**PROVIDED DATA:**
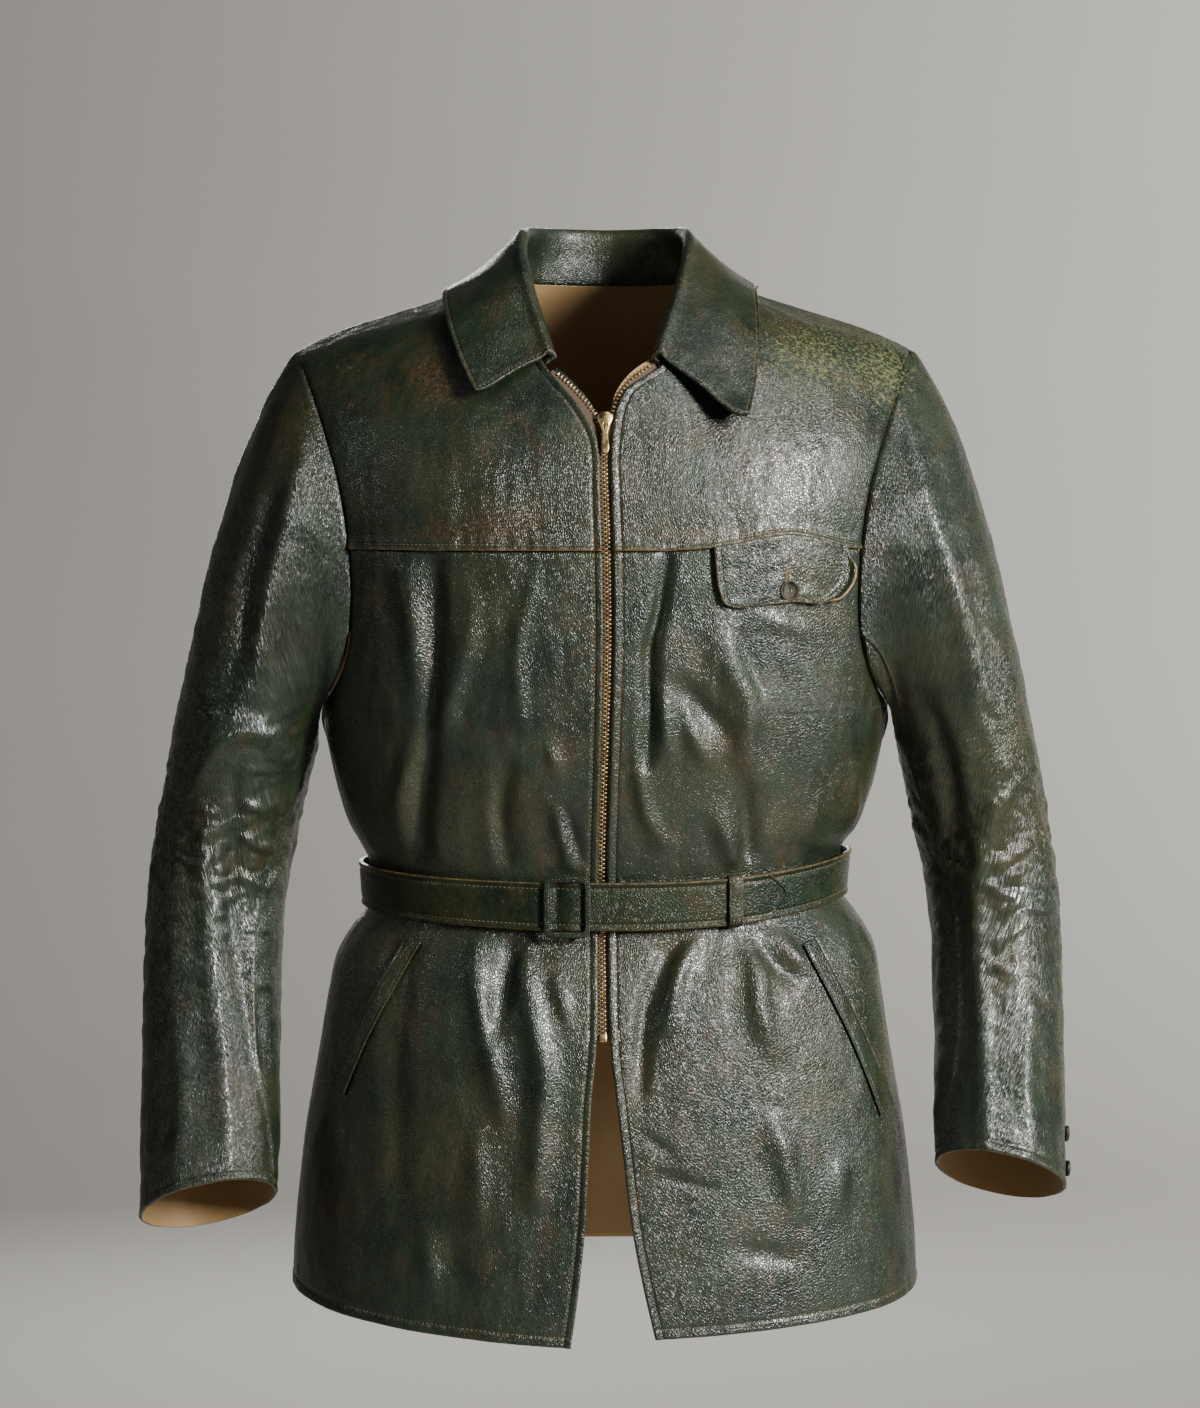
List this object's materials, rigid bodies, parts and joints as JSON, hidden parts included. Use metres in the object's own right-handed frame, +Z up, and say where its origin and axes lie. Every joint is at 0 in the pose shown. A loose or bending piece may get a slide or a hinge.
--
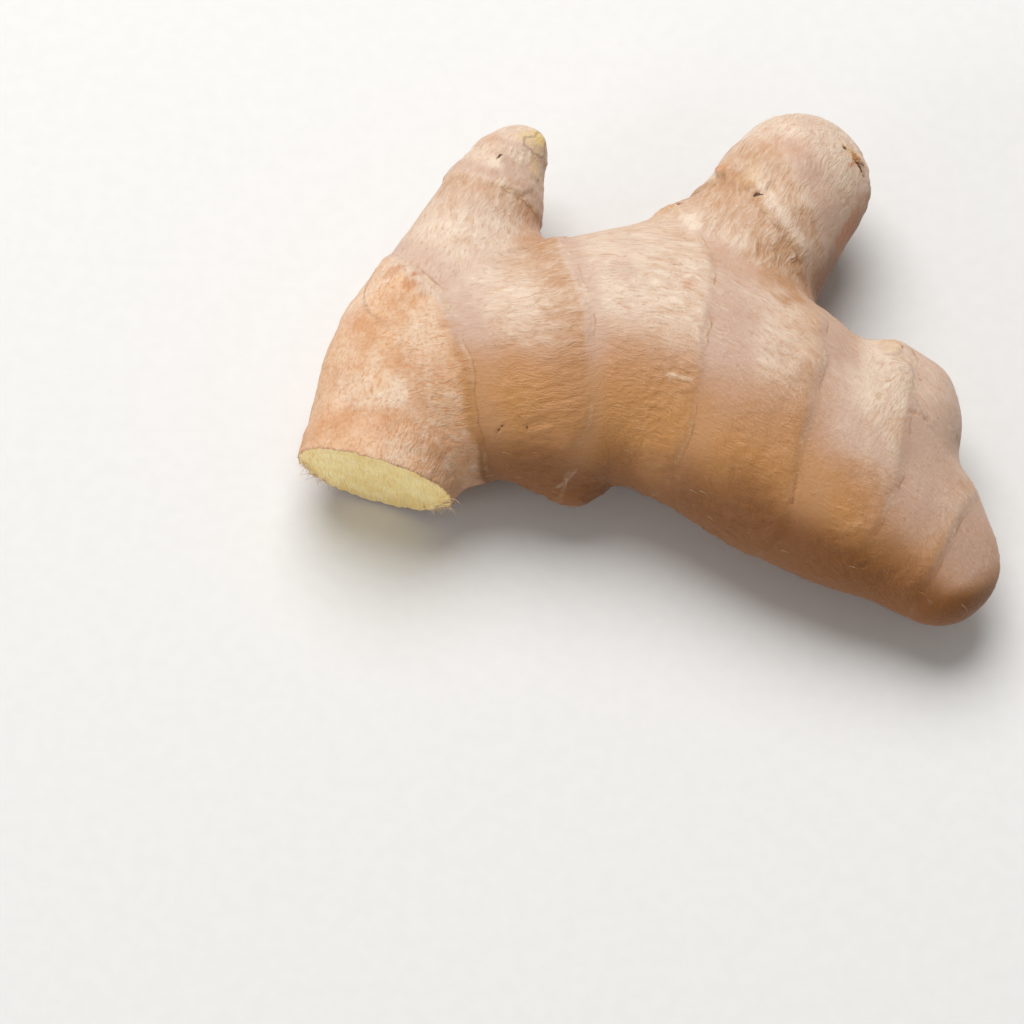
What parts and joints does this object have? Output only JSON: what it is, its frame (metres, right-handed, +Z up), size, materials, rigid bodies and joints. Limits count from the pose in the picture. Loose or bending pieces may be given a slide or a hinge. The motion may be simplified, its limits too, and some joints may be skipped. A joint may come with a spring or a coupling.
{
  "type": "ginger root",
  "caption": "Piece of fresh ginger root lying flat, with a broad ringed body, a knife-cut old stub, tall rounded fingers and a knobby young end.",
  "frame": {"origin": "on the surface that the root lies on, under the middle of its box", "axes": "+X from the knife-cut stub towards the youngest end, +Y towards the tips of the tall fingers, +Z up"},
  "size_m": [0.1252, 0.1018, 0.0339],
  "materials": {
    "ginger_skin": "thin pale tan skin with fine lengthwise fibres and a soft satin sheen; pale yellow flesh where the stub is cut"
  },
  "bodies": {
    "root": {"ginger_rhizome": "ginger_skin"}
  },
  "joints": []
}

**WHAT TO DO:**
In the listing above, locate each line with "from" and copy it.

**ANSWER FOR THIS EXERCISE:**
What parts and joints does this object have? Output only JSON: what it is, its frame (metres, right-handed, +Z up), size, materials, rigid bodies and joints. Limits count from the pose in the picture. Loose or bending pieces may be given a slide or a hinge. The motion may be simplified, its limits too, and some joints may be skipped. A joint may come with a spring or a coupling.
  "frame": {"origin": "on the surface that the root lies on, under the middle of its box", "axes": "+X from the knife-cut stub towards the youngest end, +Y towards the tips of the tall fingers, +Z up"},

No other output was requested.